What's the firm's exit pipeline look like? If Century Park has companies ready to sell in the next 18-24 months, that capital will need to be redeployed. An analyst hire now positions the firm to move quickly once liquidity hits.
And the bigger question: Is this part of a broader team build, or a one-off addition? If Century Park hires another associate or VP in the next six months, it's a signal they're scaling. If Day is the only hire this year, it's simply backfill or modest expansion.
Why Small Personnel Moves Sometimes Tell a Bigger Story
An analyst hire at a lower mid-market PE firm isn't headline news. But it's worth paying attention to — not because of who got hired, but because of what the hire signals about the market.
Private equity firms are careful with costs. Headcount is expensive, and good firms only add people when they're confident in the opportunity set ahead. The fact that Century Park is hiring in April 2026, after two years of industry-wide hiring freezes and layoffs, suggests the firm sees a window opening.

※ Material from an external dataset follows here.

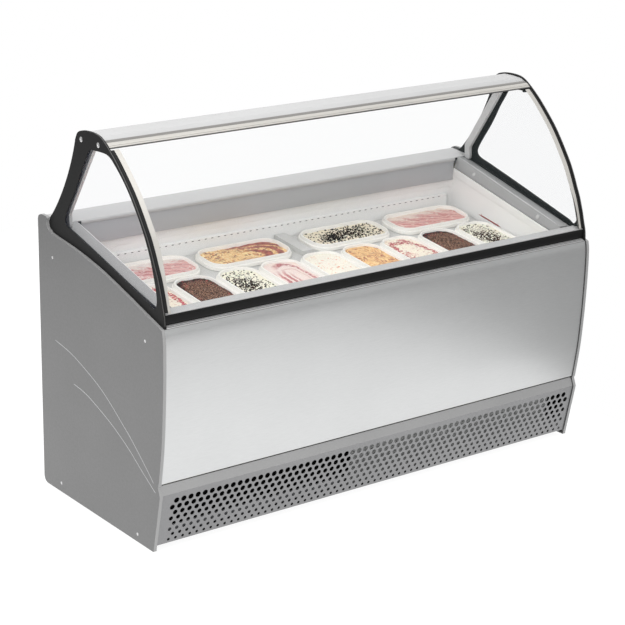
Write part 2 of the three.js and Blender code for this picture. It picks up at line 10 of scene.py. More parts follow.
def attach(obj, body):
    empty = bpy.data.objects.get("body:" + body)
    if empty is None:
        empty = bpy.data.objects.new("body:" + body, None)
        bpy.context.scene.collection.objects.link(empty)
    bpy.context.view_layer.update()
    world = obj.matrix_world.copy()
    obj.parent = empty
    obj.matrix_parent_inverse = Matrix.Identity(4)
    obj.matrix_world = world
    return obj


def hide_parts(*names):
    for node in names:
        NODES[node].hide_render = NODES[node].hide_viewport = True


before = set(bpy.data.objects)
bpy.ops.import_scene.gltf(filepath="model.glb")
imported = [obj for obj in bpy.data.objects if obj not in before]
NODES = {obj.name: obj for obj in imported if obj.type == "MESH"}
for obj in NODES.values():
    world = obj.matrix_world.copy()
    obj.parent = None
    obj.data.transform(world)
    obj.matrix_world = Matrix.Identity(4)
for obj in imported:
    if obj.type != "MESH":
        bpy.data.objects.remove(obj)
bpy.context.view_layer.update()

Whether that confidence is justified depends on what happens over the next 12-18 months. If deal volume continues to climb, financing stays available, and exit markets cooperate, Day's hire will look like smart timing. If the market stalls again — rising rates, recession fears, another liquidity crunch — the firm will have added overhead at the wrong moment.
For now, though, the move reflects what a lot of lower mid-market firms are betting on: that the next few years will be busy, that capital will flow, and that the businesses they buy today will be worth more in 2030 than they are now. Whether that thesis plays out is the story worth watching — not the press release.